> **SUPPLIED DATA**

———

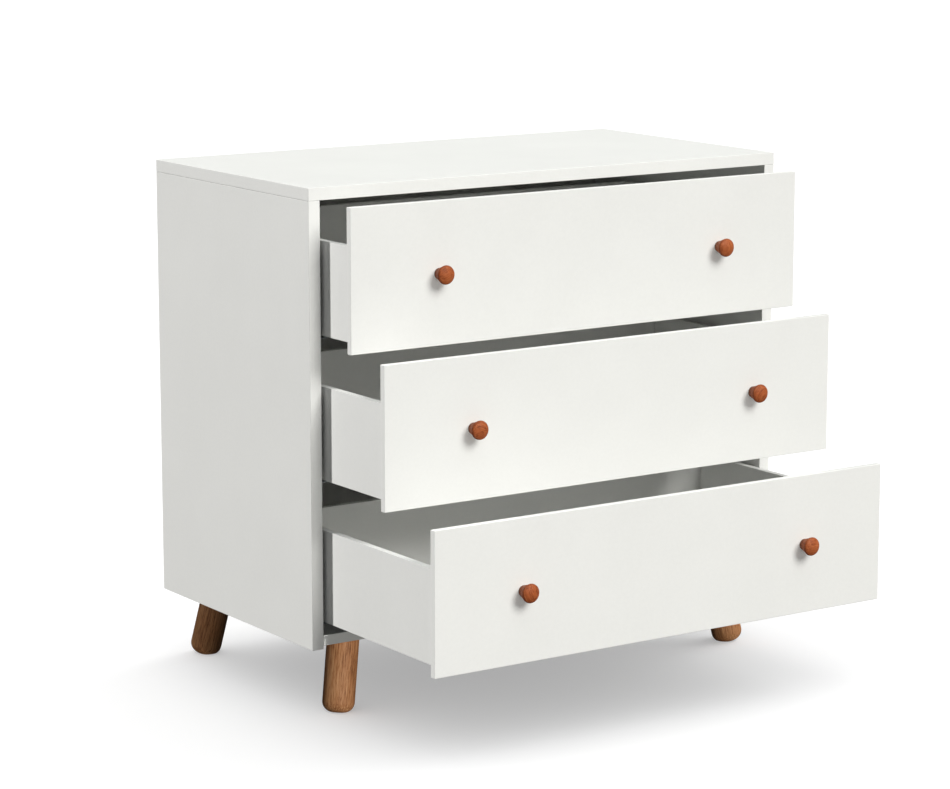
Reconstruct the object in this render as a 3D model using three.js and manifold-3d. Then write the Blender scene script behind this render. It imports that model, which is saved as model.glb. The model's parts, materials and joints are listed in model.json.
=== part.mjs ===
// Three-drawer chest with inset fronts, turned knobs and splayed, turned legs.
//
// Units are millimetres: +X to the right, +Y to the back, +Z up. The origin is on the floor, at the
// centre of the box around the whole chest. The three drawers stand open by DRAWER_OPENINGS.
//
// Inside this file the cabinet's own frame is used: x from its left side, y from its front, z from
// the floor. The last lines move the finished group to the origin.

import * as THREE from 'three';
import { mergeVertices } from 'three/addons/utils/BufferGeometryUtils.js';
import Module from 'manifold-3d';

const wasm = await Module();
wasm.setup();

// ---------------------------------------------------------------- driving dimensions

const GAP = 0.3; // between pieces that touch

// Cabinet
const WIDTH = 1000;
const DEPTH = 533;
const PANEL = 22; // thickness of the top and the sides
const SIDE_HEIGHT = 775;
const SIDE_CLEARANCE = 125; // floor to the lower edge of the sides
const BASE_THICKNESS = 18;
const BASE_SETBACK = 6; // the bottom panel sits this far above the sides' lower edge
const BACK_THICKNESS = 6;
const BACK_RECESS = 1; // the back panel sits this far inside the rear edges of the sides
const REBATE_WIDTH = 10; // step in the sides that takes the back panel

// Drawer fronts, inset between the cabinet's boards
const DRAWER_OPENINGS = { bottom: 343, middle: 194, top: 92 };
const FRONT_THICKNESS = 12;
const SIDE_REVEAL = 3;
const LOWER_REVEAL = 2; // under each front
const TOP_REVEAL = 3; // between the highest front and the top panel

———

> **GIVEN PROBLEM**
Copy each line from the data above that includes "this".

> **WRITTEN ANSWER**
Reconstruct the object in this render as a 3D model using three.js and manifold-3d. Then write the Blender scene script behind this render. It imports that model, which is saved as model.glb. The model's parts, materials and joints are listed in model.json.
// Inside this file the cabinet's own frame is used: x from its left side, y from its front, z from
const BASE_SETBACK = 6; // the bottom panel sits this far above the sides' lower edge
const BACK_RECESS = 1; // the back panel sits this far inside the rear edges of the sides